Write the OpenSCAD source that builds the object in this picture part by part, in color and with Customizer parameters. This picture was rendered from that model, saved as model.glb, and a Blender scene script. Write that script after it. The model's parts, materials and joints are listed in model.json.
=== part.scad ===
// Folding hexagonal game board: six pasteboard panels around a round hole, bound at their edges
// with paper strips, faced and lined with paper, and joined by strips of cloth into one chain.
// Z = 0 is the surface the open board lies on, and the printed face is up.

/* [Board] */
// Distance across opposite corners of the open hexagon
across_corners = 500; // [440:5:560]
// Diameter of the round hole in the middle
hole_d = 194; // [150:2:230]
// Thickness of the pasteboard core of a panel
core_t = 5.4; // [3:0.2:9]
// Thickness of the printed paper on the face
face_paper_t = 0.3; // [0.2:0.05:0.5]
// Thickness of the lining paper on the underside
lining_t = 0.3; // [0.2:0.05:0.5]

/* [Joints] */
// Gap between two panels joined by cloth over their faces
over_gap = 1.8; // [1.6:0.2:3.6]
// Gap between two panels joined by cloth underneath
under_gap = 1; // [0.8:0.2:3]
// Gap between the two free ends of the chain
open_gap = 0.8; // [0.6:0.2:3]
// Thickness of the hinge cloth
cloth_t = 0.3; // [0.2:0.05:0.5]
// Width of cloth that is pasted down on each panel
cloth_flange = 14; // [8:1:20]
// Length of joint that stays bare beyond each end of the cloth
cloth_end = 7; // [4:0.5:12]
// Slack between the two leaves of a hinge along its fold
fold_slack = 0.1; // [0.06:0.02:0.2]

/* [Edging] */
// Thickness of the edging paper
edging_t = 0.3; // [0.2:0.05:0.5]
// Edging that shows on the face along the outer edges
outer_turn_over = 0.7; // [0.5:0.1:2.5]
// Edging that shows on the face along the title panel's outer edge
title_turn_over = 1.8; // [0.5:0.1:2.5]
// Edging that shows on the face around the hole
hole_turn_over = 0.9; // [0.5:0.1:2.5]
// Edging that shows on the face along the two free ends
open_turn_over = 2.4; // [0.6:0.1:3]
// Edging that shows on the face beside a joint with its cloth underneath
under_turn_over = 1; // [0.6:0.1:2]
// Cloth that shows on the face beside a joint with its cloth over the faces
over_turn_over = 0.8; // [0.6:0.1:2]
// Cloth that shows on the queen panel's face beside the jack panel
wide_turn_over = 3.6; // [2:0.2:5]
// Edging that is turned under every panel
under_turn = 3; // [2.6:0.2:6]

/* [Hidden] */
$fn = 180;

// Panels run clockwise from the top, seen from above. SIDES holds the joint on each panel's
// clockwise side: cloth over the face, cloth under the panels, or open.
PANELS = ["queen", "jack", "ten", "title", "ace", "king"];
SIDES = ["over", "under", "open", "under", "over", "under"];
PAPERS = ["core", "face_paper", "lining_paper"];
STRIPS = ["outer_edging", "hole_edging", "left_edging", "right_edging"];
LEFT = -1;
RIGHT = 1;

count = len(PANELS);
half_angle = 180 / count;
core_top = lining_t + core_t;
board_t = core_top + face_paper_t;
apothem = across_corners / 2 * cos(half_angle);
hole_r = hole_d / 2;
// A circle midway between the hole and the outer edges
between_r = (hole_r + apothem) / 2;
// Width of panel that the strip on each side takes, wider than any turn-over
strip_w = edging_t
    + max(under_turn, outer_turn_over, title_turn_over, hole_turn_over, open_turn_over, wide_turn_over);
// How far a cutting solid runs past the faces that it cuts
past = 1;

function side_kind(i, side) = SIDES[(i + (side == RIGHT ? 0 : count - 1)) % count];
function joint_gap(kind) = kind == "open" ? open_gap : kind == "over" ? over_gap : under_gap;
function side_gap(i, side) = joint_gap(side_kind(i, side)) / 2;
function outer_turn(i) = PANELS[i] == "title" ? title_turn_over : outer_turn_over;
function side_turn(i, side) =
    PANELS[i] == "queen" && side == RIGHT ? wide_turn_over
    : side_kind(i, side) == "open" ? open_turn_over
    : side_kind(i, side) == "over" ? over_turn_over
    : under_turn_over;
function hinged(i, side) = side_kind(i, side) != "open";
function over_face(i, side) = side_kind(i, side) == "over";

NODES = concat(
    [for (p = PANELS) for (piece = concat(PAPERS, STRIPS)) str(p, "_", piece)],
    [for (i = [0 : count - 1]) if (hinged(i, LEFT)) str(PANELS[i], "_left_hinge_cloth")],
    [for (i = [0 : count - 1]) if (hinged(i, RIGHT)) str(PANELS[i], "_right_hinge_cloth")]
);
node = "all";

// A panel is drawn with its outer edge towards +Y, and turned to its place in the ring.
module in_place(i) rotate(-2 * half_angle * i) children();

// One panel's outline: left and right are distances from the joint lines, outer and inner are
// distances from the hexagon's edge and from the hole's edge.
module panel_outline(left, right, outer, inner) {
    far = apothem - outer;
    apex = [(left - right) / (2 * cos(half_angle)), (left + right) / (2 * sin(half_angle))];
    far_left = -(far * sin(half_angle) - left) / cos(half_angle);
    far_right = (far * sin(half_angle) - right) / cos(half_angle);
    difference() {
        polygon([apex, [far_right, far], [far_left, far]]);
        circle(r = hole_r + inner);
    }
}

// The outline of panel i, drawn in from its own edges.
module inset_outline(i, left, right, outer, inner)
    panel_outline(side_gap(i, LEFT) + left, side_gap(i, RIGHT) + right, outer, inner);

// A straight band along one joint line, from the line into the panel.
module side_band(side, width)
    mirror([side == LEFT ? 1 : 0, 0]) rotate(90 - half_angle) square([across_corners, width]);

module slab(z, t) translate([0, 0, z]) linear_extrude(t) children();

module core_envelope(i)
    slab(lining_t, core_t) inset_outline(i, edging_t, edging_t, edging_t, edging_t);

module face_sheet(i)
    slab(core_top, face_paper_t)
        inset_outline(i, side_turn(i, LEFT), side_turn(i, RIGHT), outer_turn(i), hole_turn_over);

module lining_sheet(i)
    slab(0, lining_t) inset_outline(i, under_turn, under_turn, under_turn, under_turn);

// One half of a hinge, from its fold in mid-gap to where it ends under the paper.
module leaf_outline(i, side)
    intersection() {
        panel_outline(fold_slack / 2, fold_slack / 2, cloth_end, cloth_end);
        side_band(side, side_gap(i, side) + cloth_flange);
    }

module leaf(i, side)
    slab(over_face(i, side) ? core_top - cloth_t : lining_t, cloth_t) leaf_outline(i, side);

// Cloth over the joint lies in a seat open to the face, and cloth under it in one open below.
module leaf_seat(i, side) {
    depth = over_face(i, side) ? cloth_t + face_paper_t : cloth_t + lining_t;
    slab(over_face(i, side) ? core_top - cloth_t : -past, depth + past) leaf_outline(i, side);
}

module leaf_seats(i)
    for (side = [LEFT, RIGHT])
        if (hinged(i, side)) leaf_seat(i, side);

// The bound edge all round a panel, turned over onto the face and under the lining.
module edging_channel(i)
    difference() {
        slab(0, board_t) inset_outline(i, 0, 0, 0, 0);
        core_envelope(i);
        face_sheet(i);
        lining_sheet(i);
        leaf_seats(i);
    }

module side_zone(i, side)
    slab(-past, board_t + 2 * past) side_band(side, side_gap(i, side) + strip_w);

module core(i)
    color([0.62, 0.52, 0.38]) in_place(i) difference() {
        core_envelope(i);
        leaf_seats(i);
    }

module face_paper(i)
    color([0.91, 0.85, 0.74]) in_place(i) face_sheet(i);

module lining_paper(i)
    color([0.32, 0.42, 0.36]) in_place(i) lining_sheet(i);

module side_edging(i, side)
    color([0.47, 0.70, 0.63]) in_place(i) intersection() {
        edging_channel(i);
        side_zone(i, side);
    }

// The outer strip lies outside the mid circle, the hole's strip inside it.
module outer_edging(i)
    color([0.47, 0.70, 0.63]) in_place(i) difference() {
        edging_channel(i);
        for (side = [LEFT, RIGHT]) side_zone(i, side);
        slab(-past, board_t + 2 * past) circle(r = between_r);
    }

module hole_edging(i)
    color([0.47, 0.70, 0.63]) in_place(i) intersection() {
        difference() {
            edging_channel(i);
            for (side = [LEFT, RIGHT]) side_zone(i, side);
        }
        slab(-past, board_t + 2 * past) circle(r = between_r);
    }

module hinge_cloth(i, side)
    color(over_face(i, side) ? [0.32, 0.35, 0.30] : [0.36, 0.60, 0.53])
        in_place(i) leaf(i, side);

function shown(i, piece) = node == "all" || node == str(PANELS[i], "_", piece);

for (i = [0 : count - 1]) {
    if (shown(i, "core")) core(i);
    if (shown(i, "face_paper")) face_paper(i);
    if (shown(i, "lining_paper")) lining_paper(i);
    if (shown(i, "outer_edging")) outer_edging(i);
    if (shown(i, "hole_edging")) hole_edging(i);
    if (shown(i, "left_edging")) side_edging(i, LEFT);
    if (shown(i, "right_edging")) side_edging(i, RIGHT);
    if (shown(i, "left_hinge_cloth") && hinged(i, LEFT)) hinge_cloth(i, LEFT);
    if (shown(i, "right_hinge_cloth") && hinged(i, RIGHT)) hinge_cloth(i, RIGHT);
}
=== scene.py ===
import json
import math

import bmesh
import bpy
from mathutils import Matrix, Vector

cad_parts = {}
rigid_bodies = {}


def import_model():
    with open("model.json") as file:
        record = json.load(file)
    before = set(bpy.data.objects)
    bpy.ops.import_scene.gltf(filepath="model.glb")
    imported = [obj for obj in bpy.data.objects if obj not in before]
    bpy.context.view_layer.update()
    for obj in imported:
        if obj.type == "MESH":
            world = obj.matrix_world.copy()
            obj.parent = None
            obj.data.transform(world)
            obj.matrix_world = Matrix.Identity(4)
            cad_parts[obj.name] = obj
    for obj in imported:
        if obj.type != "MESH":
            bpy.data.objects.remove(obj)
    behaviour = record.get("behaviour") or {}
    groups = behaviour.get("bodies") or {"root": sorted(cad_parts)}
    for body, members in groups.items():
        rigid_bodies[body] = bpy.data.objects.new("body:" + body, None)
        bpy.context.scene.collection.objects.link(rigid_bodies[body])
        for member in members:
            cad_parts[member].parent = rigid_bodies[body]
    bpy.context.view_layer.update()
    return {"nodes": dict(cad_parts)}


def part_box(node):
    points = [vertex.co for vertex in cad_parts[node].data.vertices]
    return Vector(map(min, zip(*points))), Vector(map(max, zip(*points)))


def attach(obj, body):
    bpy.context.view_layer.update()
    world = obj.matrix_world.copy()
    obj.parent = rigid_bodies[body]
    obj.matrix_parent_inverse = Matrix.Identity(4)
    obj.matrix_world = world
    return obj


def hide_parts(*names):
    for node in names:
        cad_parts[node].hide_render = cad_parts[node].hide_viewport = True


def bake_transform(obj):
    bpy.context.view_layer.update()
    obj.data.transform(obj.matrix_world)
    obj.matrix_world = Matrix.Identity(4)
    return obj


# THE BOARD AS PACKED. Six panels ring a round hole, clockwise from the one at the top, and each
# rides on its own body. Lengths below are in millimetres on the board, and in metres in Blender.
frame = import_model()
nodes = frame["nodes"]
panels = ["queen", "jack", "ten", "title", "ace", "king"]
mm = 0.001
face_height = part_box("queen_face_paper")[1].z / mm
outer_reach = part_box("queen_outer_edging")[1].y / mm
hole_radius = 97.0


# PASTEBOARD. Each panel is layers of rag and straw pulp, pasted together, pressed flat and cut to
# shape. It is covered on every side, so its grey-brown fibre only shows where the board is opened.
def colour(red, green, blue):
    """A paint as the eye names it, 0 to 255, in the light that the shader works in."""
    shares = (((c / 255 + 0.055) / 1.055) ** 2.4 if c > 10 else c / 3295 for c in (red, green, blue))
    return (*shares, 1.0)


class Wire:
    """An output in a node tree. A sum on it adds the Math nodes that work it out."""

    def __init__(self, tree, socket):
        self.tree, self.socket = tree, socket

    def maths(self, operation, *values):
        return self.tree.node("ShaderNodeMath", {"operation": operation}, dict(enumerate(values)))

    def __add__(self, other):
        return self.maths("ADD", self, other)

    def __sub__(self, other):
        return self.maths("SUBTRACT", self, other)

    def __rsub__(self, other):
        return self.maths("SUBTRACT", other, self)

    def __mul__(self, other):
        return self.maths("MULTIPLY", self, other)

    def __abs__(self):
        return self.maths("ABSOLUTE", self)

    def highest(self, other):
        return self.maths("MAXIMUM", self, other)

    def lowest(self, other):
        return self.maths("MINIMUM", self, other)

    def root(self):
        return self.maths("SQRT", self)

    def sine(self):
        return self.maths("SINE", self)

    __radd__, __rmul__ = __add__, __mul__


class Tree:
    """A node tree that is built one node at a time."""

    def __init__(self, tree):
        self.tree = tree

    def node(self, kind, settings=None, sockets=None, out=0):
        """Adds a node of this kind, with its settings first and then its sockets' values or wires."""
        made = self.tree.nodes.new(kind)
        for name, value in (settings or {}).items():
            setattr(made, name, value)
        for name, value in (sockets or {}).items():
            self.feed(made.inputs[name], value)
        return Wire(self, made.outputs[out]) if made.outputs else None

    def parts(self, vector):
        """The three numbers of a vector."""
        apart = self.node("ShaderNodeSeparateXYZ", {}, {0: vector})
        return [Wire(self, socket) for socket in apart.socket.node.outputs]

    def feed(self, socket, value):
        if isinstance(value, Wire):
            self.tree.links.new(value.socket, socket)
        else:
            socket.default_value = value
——
TASK DIRECTIONS: The lines to return run from the one containing "module hinge_cloth(i, side)" down to the one containing "for member in"; give them exactly, both included, and no others.

TASK SOLUTION:
module hinge_cloth(i, side)
    color(over_face(i, side) ? [0.32, 0.35, 0.30] : [0.36, 0.60, 0.53])
        in_place(i) leaf(i, side);

function shown(i, piece) = node == "all" || node == str(PANELS[i], "_", piece);

for (i = [0 : count - 1]) {
    if (shown(i, "core")) core(i);
    if (shown(i, "face_paper")) face_paper(i);
    if (shown(i, "lining_paper")) lining_paper(i);
    if (shown(i, "outer_edging")) outer_edging(i);
    if (shown(i, "hole_edging")) hole_edging(i);
    if (shown(i, "left_edging")) side_edging(i, LEFT);
    if (shown(i, "right_edging")) side_edging(i, RIGHT);
    if (shown(i, "left_hinge_cloth") && hinged(i, LEFT)) hinge_cloth(i, LEFT);
    if (shown(i, "right_hinge_cloth") && hinged(i, RIGHT)) hinge_cloth(i, RIGHT);
}
=== scene.py ===
import json
import math

import bmesh
import bpy
from mathutils import Matrix, Vector

cad_parts = {}
rigid_bodies = {}


def import_model():
    with open("model.json") as file:
        record = json.load(file)
    before = set(bpy.data.objects)
    bpy.ops.import_scene.gltf(filepath="model.glb")
    imported = [obj for obj in bpy.data.objects if obj not in before]
    bpy.context.view_layer.update()
    for obj in imported:
        if obj.type == "MESH":
            world = obj.matrix_world.copy()
            obj.parent = None
            obj.data.transform(world)
            obj.matrix_world = Matrix.Identity(4)
            cad_parts[obj.name] = obj
    for obj in imported:
        if obj.type != "MESH":
            bpy.data.objects.remove(obj)
    behaviour = record.get("behaviour") or {}
    groups = behaviour.get("bodies") or {"root": sorted(cad_parts)}
    for body, members in groups.items():
        rigid_bodies[body] = bpy.data.objects.new("body:" + body, None)
        bpy.context.scene.collection.objects.link(rigid_bodies[body])
        for member in members:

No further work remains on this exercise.